Nothing may be dropped or altered: reproduce all the data.
───── RECORDED DATA
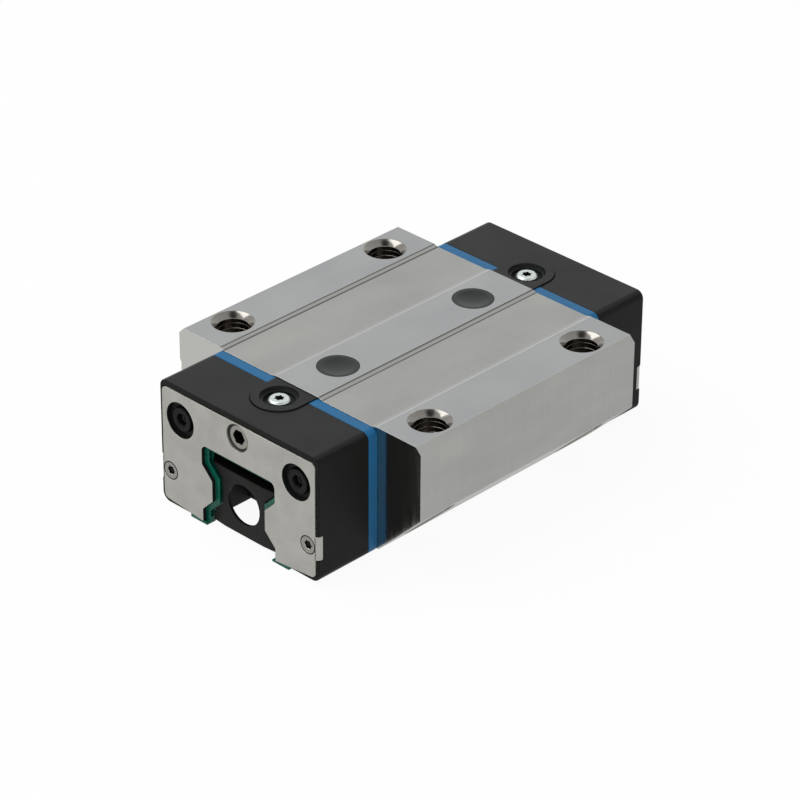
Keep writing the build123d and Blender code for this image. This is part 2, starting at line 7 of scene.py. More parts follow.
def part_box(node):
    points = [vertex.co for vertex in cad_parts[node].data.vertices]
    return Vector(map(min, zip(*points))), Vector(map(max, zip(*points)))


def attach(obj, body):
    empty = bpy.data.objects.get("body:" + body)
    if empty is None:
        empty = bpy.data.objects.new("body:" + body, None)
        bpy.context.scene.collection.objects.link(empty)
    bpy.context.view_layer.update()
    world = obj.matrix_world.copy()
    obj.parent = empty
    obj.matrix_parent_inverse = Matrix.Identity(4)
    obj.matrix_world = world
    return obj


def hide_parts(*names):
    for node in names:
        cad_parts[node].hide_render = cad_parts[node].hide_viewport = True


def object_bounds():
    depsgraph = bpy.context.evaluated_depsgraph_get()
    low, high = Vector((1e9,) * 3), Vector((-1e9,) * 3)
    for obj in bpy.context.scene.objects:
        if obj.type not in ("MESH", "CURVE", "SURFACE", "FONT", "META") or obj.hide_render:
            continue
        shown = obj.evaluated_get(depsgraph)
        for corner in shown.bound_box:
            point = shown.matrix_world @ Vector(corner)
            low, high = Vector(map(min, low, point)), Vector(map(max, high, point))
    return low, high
──────────
• _COMPLETED TASK_:
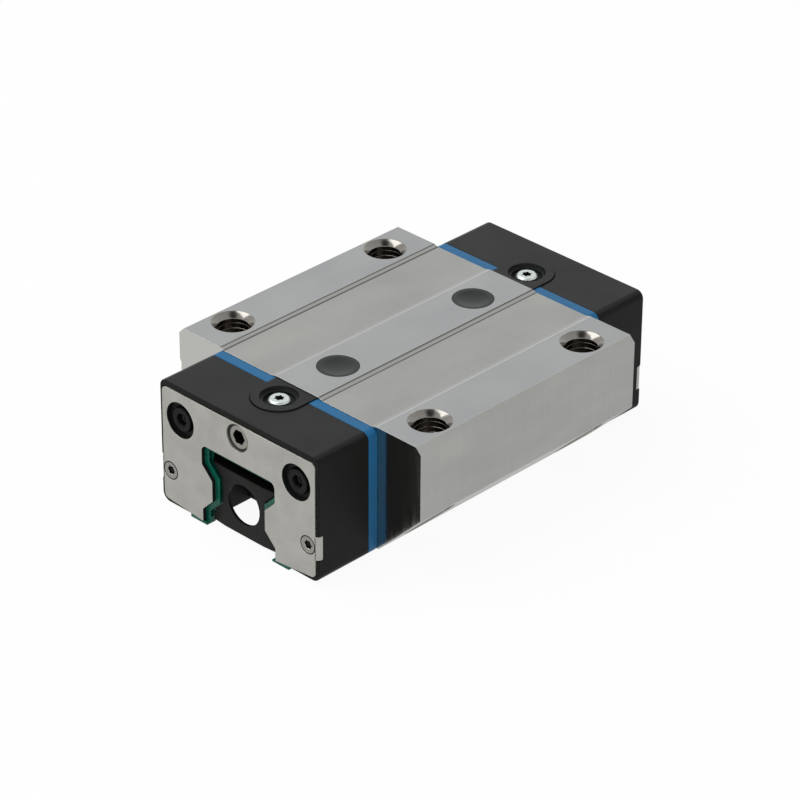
Keep writing the build123d and Blender code for this image. This is part 2, starting at line 7 of scene.py. More parts follow.
def part_box(node):
    points = [vertex.co for vertex in cad_parts[node].data.vertices]
    return Vector(map(min, zip(*points))), Vector(map(max, zip(*points)))


def attach(obj, body):
    empty = bpy.data.objects.get("body:" + body)
    if empty is None:
        empty = bpy.data.objects.new("body:" + body, None)
        bpy.context.scene.collection.objects.link(empty)
    bpy.context.view_layer.update()
    world = obj.matrix_world.copy()
    obj.parent = empty
    obj.matrix_parent_inverse = Matrix.Identity(4)
    obj.matrix_world = world
    return obj


def hide_parts(*names):
    for node in names:
        cad_parts[node].hide_render = cad_parts[node].hide_viewport = True


def object_bounds():
    depsgraph = bpy.context.evaluated_depsgraph_get()
    low, high = Vector((1e9,) * 3), Vector((-1e9,) * 3)
    for obj in bpy.context.scene.objects:
        if obj.type not in ("MESH", "CURVE", "SURFACE", "FONT", "META") or obj.hide_render:
            continue
        shown = obj.evaluated_get(depsgraph)
        for corner in shown.bound_box:
            point = shown.matrix_world @ Vector(corner)
            low, high = Vector(map(min, low, point)), Vector(map(max, high, point))
    return low, high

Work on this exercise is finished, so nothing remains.